→ What is asked
Look through the data below. Show each line where the string "this" occurs.

→ Supplied data
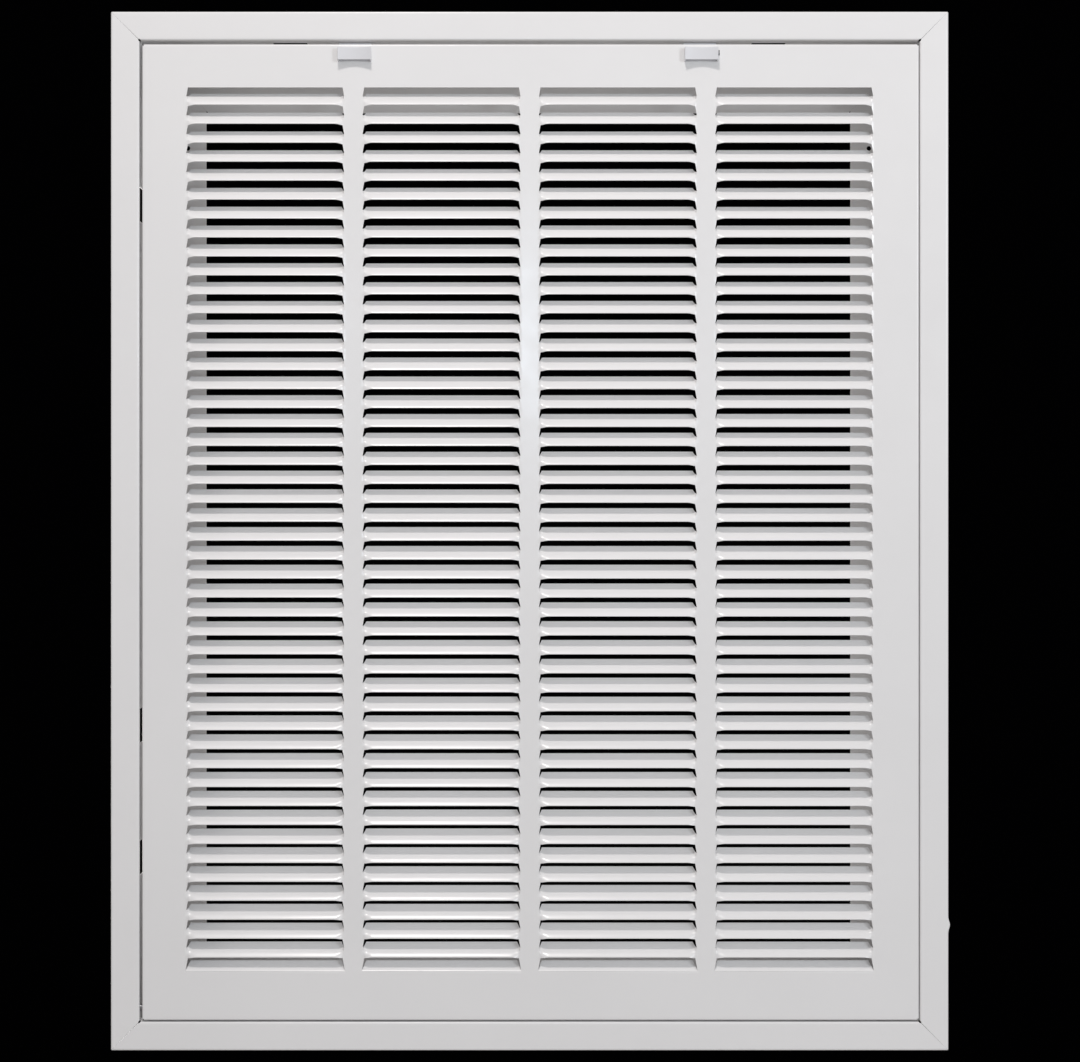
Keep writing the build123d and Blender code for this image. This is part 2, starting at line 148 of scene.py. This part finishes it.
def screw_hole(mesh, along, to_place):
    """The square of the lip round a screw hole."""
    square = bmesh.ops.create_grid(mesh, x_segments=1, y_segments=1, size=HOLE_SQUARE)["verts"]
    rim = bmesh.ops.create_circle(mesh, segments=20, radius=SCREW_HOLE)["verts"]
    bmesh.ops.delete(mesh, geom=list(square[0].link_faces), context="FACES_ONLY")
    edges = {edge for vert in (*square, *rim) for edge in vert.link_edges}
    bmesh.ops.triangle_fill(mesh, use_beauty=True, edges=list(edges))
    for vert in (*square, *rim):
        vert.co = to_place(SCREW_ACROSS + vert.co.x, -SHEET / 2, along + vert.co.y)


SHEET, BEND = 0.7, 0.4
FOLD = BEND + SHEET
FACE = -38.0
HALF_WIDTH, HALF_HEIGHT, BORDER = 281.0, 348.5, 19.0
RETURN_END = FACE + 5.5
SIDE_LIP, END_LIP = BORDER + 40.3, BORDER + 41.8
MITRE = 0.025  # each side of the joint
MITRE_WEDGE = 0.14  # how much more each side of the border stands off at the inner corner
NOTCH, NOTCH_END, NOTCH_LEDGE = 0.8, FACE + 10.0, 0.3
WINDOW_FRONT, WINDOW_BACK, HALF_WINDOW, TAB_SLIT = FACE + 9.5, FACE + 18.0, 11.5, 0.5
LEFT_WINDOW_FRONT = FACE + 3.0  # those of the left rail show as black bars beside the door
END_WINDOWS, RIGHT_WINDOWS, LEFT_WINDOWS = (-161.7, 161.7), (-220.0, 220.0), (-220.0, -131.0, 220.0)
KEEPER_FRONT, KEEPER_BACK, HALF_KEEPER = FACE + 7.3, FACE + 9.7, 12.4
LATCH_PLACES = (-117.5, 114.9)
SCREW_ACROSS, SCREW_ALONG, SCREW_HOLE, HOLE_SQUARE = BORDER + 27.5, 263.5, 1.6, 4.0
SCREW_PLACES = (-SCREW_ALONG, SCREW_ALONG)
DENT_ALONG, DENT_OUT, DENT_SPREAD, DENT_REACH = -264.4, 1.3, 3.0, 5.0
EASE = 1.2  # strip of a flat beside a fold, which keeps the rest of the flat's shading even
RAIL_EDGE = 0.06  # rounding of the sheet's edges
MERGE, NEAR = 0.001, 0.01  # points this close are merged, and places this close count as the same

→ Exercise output
Keep writing the build123d and Blender code for this image. This is part 2, starting at line 148 of scene.py. This part finishes it.
MERGE, NEAR = 0.001, 0.01  # points this close are merged, and places this close count as the same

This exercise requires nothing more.